start Source material
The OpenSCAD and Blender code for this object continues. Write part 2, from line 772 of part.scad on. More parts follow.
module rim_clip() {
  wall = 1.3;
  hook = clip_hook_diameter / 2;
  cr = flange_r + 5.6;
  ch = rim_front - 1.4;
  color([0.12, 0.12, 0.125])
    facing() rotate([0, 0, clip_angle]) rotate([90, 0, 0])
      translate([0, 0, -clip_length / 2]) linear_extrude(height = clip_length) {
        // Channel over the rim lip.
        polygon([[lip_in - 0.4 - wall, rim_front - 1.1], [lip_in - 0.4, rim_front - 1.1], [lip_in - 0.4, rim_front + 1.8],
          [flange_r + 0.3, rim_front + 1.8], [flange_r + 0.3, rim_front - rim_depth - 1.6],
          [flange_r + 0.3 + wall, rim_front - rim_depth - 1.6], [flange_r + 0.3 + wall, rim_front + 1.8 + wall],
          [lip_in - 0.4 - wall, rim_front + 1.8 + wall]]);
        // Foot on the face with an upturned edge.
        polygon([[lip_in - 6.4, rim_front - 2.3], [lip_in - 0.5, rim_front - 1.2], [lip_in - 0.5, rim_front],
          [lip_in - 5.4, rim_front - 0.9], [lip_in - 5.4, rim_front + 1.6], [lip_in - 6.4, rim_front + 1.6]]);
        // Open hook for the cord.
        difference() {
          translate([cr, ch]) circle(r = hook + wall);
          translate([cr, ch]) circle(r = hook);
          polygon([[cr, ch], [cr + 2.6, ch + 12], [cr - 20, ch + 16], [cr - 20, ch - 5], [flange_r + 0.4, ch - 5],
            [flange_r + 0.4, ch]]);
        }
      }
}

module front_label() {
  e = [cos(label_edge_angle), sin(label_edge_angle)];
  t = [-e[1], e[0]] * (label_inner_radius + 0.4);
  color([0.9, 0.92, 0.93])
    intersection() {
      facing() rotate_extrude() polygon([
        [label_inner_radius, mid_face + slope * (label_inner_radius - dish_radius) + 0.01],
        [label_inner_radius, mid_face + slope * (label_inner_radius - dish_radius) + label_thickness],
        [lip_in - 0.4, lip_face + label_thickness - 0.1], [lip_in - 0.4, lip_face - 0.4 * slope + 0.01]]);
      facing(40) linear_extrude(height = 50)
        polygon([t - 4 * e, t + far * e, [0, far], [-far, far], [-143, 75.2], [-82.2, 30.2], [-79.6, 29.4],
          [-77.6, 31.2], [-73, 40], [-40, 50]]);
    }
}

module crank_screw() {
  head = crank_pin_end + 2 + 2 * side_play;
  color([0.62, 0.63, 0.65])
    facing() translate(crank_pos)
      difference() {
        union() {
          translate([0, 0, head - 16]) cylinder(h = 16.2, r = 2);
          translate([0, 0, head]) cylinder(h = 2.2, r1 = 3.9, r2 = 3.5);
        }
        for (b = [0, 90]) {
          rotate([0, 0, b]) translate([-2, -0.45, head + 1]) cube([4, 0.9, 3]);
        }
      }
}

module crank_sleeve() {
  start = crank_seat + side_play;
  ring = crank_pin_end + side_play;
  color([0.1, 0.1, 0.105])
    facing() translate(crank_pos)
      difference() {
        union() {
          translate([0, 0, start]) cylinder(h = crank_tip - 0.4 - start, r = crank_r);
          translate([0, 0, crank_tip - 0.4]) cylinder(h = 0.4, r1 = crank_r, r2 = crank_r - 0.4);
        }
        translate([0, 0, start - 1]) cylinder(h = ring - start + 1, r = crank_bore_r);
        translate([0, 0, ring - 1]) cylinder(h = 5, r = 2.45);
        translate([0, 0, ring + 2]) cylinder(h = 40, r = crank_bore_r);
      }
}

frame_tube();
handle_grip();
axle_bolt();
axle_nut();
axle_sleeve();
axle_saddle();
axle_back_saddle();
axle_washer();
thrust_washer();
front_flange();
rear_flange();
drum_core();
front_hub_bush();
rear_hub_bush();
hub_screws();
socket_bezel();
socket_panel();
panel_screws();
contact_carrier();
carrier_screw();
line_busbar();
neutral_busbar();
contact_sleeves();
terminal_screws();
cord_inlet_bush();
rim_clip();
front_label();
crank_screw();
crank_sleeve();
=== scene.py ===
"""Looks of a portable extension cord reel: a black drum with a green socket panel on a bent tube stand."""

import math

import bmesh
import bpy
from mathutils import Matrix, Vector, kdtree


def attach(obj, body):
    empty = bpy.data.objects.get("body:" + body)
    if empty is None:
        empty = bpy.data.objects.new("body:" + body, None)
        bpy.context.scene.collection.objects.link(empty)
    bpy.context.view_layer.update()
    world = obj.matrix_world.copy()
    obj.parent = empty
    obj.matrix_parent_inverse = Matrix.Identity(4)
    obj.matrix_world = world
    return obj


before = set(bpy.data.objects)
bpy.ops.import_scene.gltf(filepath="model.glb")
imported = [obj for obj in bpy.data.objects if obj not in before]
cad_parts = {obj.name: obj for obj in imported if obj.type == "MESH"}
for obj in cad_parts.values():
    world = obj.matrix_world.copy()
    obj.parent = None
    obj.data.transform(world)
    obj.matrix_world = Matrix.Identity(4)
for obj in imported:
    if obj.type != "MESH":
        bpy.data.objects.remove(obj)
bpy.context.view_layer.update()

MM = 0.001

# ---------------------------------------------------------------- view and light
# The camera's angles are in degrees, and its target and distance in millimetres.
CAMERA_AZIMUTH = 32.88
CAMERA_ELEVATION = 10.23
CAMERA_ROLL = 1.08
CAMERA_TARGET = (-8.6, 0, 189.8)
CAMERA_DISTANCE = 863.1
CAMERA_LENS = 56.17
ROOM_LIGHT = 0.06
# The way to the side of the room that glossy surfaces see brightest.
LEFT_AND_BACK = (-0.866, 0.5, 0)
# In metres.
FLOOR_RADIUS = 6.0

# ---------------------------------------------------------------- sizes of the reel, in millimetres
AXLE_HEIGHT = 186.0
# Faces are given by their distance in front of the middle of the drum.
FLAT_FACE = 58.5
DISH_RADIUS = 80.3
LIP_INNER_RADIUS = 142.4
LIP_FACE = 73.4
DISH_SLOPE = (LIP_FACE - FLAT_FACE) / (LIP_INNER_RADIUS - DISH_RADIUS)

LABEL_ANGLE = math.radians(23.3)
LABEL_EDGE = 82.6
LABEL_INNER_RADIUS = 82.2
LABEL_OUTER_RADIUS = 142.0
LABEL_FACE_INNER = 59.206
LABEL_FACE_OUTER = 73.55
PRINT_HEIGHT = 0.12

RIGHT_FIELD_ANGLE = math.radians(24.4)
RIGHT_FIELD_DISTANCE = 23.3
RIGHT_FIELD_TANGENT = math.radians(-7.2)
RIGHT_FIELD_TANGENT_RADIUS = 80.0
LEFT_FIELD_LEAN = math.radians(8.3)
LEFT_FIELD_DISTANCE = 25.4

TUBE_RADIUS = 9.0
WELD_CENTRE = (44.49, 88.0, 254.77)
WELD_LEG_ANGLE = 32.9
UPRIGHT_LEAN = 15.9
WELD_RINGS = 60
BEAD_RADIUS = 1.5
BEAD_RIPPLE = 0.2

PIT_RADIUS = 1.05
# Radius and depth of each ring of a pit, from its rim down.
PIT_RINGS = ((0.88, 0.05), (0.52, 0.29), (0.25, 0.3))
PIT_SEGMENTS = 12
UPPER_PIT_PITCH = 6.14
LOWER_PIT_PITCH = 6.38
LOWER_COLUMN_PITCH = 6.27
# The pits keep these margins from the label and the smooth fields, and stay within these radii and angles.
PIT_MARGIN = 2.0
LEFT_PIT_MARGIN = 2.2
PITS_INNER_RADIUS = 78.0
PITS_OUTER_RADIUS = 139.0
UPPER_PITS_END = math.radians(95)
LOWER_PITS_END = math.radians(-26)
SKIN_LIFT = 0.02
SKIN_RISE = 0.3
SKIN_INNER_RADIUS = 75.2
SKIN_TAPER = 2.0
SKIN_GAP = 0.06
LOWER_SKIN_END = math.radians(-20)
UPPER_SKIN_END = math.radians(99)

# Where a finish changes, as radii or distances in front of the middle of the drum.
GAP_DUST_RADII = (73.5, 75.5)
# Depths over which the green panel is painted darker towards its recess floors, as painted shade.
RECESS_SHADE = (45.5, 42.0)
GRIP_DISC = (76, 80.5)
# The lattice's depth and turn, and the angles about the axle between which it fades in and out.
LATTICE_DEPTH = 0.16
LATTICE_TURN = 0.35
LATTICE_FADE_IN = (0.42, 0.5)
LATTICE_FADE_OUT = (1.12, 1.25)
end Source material
start Source material
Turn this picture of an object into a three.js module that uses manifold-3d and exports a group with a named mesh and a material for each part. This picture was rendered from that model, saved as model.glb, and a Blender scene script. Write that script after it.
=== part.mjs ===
end Source material
_Your objective_.
Will you return exactly the lines above from the one with "frame_tube();" down to the one with "bpy.data.objects.remove(obj)", counting both as part of the range?

_Answer to this problem_.
frame_tube();
handle_grip();
axle_bolt();
axle_nut();
axle_sleeve();
axle_saddle();
axle_back_saddle();
axle_washer();
thrust_washer();
front_flange();
rear_flange();
drum_core();
front_hub_bush();
rear_hub_bush();
hub_screws();
socket_bezel();
socket_panel();
panel_screws();
contact_carrier();
carrier_screw();
line_busbar();
neutral_busbar();
contact_sleeves();
terminal_screws();
cord_inlet_bush();
rim_clip();
front_label();
crank_screw();
crank_sleeve();
=== scene.py ===
"""Looks of a portable extension cord reel: a black drum with a green socket panel on a bent tube stand."""

import math

import bmesh
import bpy
from mathutils import Matrix, Vector, kdtree


def attach(obj, body):
    empty = bpy.data.objects.get("body:" + body)
    if empty is None:
        empty = bpy.data.objects.new("body:" + body, None)
        bpy.context.scene.collection.objects.link(empty)
    bpy.context.view_layer.update()
    world = obj.matrix_world.copy()
    obj.parent = empty
    obj.matrix_parent_inverse = Matrix.Identity(4)
    obj.matrix_world = world
    return obj


before = set(bpy.data.objects)
bpy.ops.import_scene.gltf(filepath="model.glb")
imported = [obj for obj in bpy.data.objects if obj not in before]
cad_parts = {obj.name: obj for obj in imported if obj.type == "MESH"}
for obj in cad_parts.values():
    world = obj.matrix_world.copy()
    obj.parent = None
    obj.data.transform(world)
    obj.matrix_world = Matrix.Identity(4)
for obj in imported:
    if obj.type != "MESH":
        bpy.data.objects.remove(obj)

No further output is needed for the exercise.